**** INFORMATION SUPPLIED

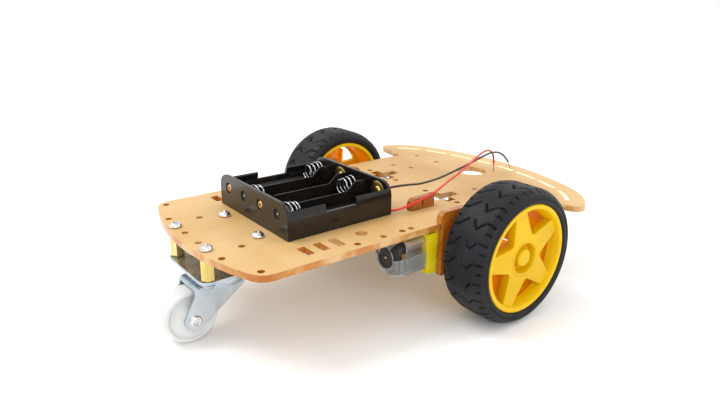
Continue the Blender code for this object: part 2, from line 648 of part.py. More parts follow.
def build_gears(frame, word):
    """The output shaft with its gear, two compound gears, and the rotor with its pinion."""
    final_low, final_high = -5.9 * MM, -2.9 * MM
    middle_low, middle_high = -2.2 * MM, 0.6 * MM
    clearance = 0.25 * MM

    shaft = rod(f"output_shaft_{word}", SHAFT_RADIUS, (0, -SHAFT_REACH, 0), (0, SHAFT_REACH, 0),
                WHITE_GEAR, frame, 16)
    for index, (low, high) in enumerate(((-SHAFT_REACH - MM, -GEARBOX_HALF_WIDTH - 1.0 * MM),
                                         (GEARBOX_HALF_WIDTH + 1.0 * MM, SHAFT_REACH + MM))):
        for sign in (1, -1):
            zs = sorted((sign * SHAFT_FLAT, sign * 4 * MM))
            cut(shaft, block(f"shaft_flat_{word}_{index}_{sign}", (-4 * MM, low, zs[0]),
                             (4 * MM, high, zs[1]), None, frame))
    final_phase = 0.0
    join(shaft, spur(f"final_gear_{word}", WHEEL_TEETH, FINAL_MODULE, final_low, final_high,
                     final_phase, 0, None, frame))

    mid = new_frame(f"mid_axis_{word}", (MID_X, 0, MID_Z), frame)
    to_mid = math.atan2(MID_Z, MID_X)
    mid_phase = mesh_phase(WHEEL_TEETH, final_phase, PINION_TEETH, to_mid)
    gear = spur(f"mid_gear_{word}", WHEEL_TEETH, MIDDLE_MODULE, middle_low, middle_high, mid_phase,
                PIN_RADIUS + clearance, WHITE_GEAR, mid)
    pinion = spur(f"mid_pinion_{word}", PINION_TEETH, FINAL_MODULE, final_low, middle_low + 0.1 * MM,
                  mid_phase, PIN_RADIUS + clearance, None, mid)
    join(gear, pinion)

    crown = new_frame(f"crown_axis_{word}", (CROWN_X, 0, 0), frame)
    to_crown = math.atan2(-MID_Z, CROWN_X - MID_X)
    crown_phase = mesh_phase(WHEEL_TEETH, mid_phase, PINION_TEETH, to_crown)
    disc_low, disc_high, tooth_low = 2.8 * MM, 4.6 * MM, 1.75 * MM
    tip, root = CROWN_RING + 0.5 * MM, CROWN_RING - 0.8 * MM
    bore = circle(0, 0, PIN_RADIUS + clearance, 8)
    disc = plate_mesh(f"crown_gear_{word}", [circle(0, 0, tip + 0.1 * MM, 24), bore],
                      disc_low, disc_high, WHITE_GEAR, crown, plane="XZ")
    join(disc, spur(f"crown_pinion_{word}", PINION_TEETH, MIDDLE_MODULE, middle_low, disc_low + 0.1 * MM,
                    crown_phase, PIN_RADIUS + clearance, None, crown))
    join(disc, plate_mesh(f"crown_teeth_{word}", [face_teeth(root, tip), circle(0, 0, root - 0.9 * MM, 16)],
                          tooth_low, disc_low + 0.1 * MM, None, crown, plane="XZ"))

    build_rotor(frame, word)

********

## WORK REQUIRED:
Can you write out the lines above, from the first one through the one containing "clearance = 0.25 * MM", exactly as they appear and nothing more?

## THE REPLY:
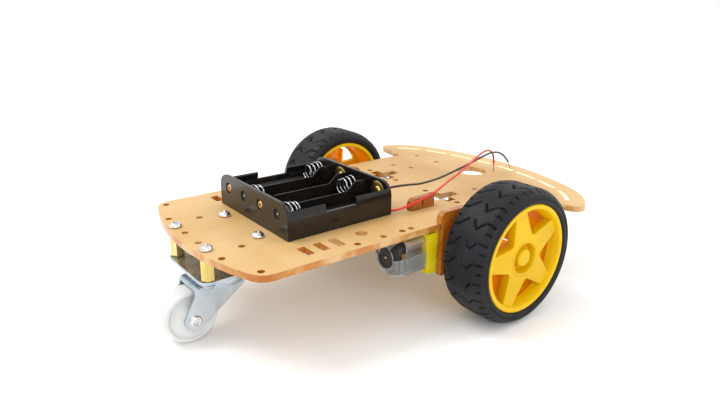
Continue the Blender code for this object: part 2, from line 648 of part.py. More parts follow.
def build_gears(frame, word):
    """The output shaft with its gear, two compound gears, and the rotor with its pinion."""
    final_low, final_high = -5.9 * MM, -2.9 * MM
    middle_low, middle_high = -2.2 * MM, 0.6 * MM
    clearance = 0.25 * MM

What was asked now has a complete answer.